Reviving Gulf of Mexico's "Dead Zone" - Brief Article

USA Today (Society for the Advancement of Education), June, 1999

Researchers are studying ways to control the rush of nitrogen and other chemicals that flow into the Mississippi River watershed each spring and ultimately turn more than 7,000 square miles of the Gulf of Mexico into a "dead zone." Nitrogen and other nutrients cause hypoxia, whereby excess nutrients, such as nitrogen and phosphorus, accumulate in a body of water and cause algae to flourish into algal blooms. These blooms thrive on nitrates and phosphates and deplete the water of nearly all dissolved oxygen. Hypoxia in the Gulf stems from human activities in the Mississippi River watershed, which encompasses more than 40% of the U.S.

"The answers to controlling hypoxia essentially come down to using nature to take care of our problems while protecting its biodiversity," explains William Mitsch, professor of natural resources, Ohio State University, Columbus. "These solutions embrace ecotechnology, which includes restoring or building wetlands and riparian buffer zones along waterways.

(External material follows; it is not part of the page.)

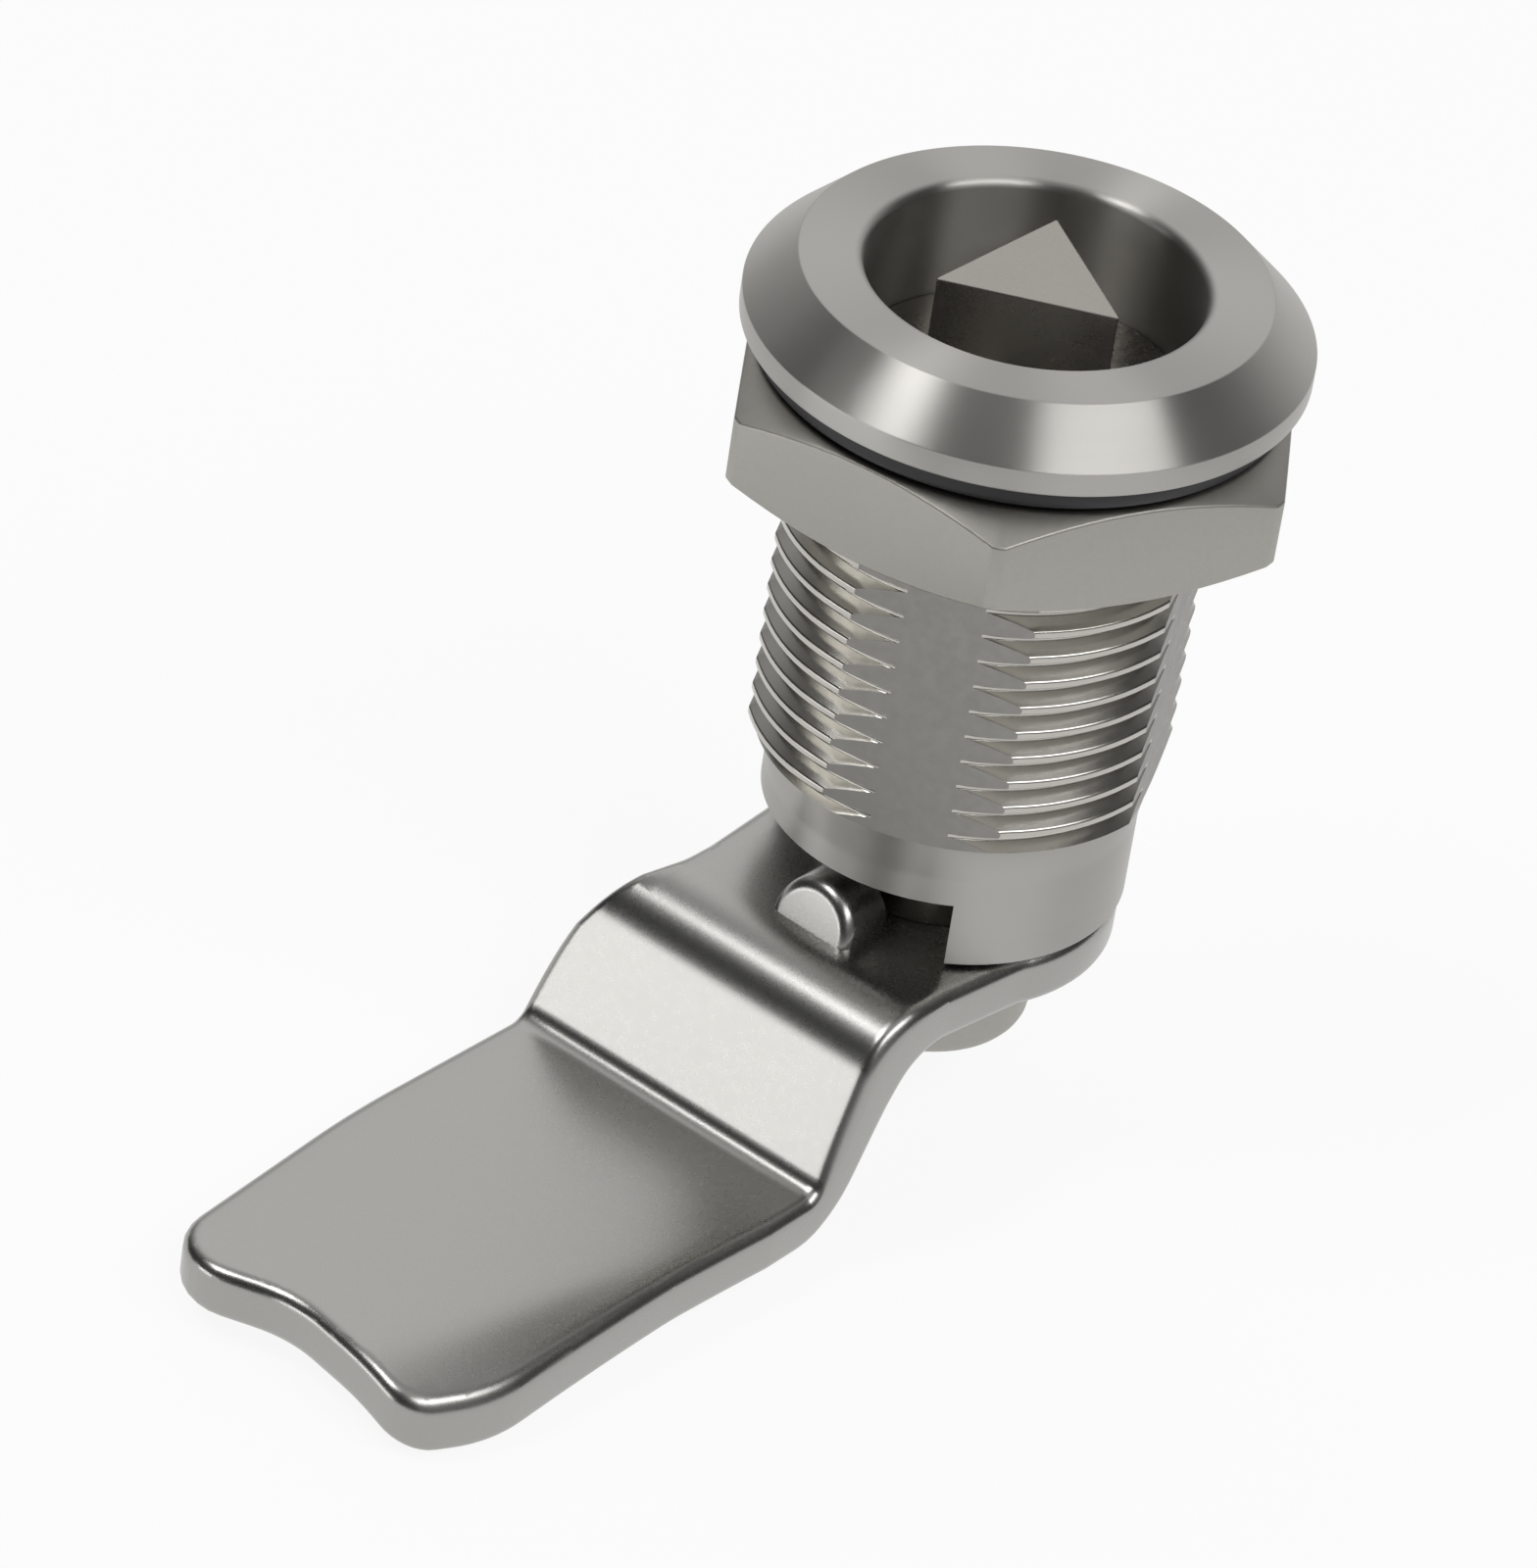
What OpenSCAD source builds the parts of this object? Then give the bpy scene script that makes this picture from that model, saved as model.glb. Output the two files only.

"Hypoxia is the result of living in an over-fertilized society. We fertilize the living daylights out of the Midwest. Ecotechnology establishes some degree of natural landscape between human activity and waterways." Riparian zones, belts of vegetation next to a waterway, and wetlands both serve as filtering systems. Each essentially "cleans" runoff water of fertilizer by-products.

Other potential solutions to hypoxia include reducing the initial disposal of nutrients into waterways, increasing the ability of a watershed to assimilate nutrients, and changing the hydrology of the Mississippi Basin.